Set task —
Using the material below, print the line that contains "chamfer(ring(screw_tip_x, thread_diameter /", the line that contains "obj.matrix_world = Matrix.Identity(4)", and every line in between, exactly and nothing else.

Input for this task —
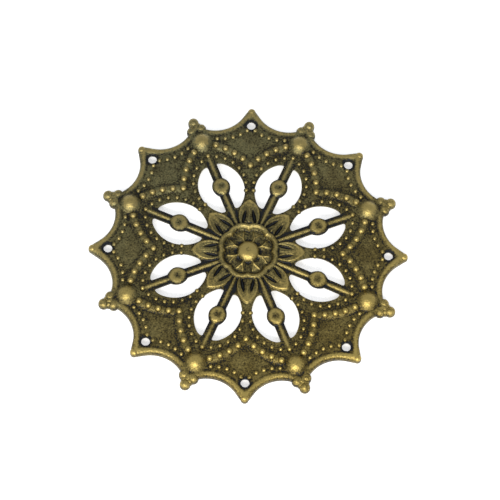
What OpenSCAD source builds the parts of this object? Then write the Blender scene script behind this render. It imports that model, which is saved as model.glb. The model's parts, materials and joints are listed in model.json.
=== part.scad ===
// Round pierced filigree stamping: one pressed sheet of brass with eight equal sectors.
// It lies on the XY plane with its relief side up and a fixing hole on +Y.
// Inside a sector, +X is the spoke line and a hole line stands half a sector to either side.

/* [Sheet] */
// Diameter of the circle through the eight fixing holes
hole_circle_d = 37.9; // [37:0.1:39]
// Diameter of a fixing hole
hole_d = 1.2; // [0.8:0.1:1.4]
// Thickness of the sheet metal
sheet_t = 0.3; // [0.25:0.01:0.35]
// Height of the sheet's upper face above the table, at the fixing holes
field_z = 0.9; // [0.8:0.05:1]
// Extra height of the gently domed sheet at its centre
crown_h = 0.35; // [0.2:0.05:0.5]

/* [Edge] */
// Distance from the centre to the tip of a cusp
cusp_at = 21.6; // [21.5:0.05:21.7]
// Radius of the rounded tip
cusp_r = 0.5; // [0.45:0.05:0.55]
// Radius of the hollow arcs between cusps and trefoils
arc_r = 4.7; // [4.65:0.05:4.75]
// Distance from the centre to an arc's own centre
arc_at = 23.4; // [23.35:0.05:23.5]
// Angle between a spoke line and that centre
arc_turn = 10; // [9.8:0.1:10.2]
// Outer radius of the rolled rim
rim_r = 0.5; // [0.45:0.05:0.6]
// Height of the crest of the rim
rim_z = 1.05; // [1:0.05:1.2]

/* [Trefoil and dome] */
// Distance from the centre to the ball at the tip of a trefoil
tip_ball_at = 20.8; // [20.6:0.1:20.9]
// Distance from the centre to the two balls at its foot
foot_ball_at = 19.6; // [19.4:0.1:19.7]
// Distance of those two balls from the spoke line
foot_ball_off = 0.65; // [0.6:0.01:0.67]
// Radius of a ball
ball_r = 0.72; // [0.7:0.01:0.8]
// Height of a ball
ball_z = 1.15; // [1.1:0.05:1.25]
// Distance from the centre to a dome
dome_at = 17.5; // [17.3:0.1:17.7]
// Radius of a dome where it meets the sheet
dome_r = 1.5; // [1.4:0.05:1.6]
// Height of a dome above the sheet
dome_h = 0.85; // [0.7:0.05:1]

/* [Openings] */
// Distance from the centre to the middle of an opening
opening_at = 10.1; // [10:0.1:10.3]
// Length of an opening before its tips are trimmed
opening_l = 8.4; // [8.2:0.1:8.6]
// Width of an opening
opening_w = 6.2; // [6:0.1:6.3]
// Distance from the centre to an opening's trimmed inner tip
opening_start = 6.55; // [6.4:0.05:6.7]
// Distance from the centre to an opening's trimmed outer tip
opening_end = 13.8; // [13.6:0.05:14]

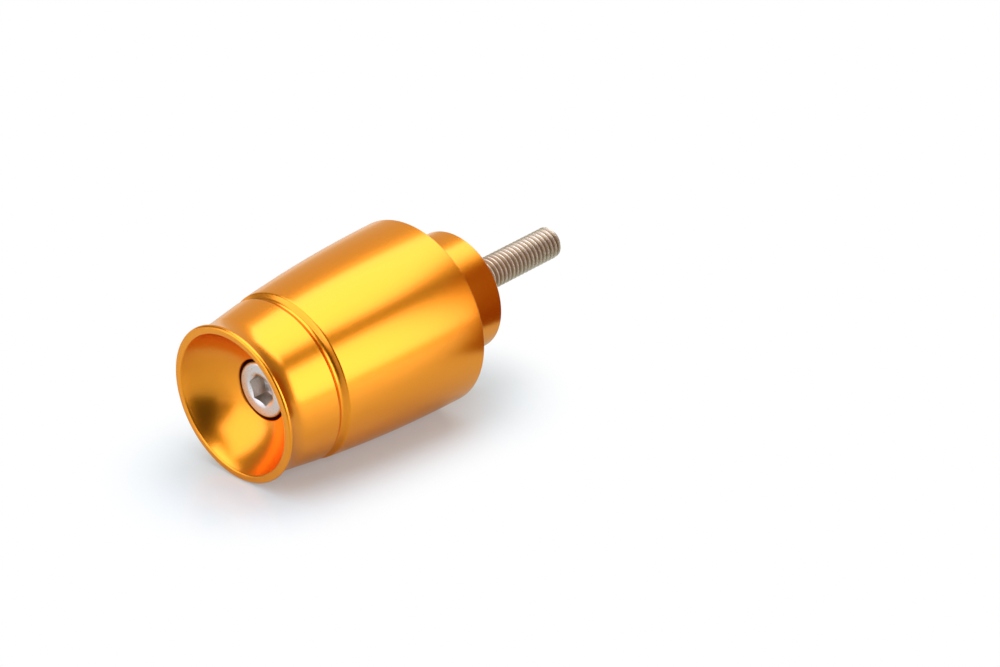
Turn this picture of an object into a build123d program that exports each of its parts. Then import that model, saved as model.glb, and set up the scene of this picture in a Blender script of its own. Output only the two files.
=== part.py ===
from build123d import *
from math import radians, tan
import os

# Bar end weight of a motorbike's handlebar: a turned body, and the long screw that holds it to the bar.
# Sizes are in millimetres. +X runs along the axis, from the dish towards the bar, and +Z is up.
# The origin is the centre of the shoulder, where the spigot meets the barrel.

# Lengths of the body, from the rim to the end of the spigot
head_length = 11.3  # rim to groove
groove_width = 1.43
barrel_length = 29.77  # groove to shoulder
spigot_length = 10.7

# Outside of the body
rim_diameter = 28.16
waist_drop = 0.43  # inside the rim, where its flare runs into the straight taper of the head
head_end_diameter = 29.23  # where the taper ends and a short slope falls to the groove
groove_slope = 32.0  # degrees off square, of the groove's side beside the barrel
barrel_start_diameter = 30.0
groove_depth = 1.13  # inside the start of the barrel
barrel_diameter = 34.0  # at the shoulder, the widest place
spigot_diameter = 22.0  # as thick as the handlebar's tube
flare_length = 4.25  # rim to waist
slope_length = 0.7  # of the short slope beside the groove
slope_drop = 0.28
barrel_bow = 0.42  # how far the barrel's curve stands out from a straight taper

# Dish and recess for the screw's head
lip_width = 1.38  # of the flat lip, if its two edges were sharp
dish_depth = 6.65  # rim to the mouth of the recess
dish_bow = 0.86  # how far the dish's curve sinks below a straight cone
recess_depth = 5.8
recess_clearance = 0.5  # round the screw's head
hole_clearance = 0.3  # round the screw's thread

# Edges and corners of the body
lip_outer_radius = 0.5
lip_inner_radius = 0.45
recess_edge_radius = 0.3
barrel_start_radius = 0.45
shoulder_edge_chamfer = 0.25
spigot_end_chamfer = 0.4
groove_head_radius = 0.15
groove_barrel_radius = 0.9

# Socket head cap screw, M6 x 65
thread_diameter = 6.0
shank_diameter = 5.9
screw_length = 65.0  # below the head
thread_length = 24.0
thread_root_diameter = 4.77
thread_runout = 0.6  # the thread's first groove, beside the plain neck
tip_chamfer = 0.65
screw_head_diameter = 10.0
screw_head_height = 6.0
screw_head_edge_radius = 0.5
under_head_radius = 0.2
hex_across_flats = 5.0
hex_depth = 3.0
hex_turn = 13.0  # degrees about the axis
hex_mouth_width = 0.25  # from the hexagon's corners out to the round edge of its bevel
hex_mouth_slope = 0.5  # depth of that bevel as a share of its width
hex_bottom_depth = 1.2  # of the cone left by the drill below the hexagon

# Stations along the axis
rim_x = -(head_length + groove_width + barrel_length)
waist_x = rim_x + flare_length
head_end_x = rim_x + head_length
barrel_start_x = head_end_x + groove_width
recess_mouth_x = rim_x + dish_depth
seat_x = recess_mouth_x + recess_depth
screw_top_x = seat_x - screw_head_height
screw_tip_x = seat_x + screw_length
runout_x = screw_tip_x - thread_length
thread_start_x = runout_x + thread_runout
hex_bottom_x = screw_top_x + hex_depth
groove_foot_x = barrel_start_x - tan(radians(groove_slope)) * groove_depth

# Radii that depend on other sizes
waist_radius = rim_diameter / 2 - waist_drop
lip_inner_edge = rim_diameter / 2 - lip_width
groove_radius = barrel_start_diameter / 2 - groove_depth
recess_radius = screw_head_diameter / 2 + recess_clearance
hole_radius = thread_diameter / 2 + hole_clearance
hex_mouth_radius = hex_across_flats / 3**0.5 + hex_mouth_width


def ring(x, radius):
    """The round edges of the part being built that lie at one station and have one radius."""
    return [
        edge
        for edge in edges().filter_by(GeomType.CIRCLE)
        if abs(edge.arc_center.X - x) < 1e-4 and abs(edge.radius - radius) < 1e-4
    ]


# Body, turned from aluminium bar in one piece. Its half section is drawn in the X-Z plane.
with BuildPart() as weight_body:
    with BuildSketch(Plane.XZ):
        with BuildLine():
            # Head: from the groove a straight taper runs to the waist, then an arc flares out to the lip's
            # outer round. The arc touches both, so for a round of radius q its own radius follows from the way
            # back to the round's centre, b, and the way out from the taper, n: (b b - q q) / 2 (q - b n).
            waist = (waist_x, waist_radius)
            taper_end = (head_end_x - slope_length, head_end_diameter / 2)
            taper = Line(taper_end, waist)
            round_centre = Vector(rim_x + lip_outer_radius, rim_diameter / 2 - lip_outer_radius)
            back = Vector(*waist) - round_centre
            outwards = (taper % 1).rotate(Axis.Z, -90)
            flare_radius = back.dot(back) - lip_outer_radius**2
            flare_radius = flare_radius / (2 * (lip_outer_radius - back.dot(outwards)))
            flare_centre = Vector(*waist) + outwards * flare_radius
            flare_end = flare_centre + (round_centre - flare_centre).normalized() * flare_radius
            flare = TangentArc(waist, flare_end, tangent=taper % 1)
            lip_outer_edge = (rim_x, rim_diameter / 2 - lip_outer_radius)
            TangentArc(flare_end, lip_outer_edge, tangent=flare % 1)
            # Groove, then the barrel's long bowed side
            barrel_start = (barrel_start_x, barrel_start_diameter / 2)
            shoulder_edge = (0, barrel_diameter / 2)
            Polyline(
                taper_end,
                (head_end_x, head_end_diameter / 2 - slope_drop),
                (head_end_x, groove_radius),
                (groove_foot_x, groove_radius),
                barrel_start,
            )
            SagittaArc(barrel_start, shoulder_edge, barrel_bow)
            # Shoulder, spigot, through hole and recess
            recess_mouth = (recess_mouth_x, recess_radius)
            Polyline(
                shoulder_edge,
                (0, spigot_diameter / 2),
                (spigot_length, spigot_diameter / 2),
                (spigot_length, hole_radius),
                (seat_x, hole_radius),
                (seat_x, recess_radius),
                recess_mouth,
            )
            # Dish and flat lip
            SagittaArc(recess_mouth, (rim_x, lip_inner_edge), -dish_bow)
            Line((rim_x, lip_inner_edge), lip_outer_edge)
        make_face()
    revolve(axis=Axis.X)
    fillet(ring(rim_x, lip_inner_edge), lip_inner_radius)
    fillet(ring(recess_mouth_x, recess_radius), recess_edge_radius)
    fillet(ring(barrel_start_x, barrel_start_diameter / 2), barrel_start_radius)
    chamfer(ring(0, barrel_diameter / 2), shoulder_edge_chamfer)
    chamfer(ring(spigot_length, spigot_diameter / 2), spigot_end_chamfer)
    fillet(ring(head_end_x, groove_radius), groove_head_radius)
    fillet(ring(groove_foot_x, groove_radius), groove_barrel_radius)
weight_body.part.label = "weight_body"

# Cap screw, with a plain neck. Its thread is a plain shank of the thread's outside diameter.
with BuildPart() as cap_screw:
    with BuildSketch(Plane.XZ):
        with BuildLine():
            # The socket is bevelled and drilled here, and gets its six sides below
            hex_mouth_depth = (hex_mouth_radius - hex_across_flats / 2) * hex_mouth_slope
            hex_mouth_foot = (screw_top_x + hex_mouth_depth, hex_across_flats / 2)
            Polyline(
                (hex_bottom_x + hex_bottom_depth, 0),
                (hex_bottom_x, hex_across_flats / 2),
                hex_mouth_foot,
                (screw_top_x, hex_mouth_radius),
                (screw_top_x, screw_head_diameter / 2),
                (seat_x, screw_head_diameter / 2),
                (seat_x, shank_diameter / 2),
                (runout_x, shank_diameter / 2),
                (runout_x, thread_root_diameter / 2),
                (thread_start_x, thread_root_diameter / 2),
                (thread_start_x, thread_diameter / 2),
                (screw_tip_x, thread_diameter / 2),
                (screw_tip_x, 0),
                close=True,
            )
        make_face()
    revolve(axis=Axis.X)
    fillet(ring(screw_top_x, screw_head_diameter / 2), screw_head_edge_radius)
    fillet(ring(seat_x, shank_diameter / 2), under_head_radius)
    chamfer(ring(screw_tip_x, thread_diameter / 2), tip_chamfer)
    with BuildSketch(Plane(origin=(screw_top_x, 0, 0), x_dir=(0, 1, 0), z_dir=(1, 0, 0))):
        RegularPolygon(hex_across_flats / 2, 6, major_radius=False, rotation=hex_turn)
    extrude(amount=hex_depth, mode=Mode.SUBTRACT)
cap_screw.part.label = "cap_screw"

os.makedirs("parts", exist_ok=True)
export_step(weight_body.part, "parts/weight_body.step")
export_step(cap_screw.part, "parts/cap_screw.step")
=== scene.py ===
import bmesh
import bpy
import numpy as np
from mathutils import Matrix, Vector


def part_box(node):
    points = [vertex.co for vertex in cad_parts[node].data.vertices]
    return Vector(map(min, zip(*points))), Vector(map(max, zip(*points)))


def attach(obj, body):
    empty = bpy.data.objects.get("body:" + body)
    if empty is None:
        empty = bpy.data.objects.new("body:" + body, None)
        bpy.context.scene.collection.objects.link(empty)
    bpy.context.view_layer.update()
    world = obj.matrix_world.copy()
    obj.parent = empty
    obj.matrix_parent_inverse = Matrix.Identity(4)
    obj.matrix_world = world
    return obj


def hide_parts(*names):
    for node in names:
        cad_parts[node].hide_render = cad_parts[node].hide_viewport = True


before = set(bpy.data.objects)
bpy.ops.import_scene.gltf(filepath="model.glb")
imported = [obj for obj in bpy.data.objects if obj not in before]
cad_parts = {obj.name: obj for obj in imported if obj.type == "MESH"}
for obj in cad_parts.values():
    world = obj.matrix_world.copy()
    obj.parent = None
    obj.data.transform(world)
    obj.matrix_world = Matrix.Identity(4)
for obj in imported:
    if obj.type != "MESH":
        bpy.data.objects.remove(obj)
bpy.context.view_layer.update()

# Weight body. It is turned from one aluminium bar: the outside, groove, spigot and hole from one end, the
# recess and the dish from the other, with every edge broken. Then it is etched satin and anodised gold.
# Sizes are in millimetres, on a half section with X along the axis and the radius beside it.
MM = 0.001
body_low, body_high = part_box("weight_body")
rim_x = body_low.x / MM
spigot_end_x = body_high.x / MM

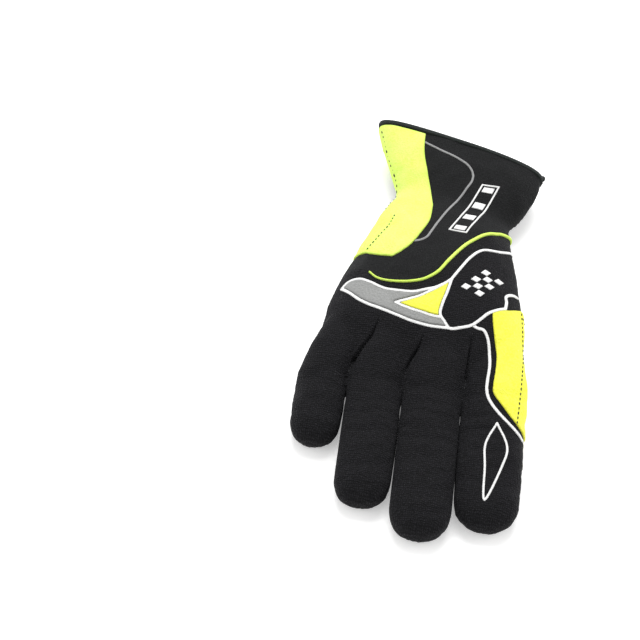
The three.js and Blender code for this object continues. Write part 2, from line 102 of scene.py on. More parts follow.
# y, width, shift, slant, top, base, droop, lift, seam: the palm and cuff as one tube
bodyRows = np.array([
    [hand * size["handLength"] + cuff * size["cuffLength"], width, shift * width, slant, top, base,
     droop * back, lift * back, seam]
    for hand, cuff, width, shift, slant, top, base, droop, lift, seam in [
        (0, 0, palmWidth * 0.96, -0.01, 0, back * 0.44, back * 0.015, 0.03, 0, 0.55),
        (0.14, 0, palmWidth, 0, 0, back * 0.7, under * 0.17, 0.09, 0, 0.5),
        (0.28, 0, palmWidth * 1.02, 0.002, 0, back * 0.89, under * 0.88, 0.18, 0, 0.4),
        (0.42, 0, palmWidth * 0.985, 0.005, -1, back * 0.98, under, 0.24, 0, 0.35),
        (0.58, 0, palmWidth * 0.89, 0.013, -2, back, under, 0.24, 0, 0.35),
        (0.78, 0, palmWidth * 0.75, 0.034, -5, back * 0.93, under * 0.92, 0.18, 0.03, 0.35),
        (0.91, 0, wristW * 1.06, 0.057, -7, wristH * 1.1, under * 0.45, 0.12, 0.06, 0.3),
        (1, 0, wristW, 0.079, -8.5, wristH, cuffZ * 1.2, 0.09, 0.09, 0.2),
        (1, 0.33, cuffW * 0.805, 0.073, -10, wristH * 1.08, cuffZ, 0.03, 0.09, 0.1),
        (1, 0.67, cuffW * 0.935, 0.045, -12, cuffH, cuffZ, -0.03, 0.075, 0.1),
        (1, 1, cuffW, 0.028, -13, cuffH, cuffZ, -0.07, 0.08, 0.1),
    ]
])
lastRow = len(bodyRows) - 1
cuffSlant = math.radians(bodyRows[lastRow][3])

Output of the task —
    chamfer(ring(screw_tip_x, thread_diameter / 2), tip_chamfer)
    with BuildSketch(Plane(origin=(screw_top_x, 0, 0), x_dir=(0, 1, 0), z_dir=(1, 0, 0))):
        RegularPolygon(hex_across_flats / 2, 6, major_radius=False, rotation=hex_turn)
    extrude(amount=hex_depth, mode=Mode.SUBTRACT)
cap_screw.part.label = "cap_screw"

os.makedirs("parts", exist_ok=True)
export_step(weight_body.part, "parts/weight_body.step")
export_step(cap_screw.part, "parts/cap_screw.step")
=== scene.py ===
import bmesh
import bpy
import numpy as np
from mathutils import Matrix, Vector


def part_box(node):
    points = [vertex.co for vertex in cad_parts[node].data.vertices]
    return Vector(map(min, zip(*points))), Vector(map(max, zip(*points)))


def attach(obj, body):
    empty = bpy.data.objects.get("body:" + body)
    if empty is None:
        empty = bpy.data.objects.new("body:" + body, None)
        bpy.context.scene.collection.objects.link(empty)
    bpy.context.view_layer.update()
    world = obj.matrix_world.copy()
    obj.parent = empty
    obj.matrix_parent_inverse = Matrix.Identity(4)
    obj.matrix_world = world
    return obj


def hide_parts(*names):
    for node in names:
        cad_parts[node].hide_render = cad_parts[node].hide_viewport = True


before = set(bpy.data.objects)
bpy.ops.import_scene.gltf(filepath="model.glb")
imported = [obj for obj in bpy.data.objects if obj not in before]
cad_parts = {obj.name: obj for obj in imported if obj.type == "MESH"}
for obj in cad_parts.values():
    world = obj.matrix_world.copy()
    obj.parent = None
    obj.data.transform(world)
    obj.matrix_world = Matrix.Identity(4)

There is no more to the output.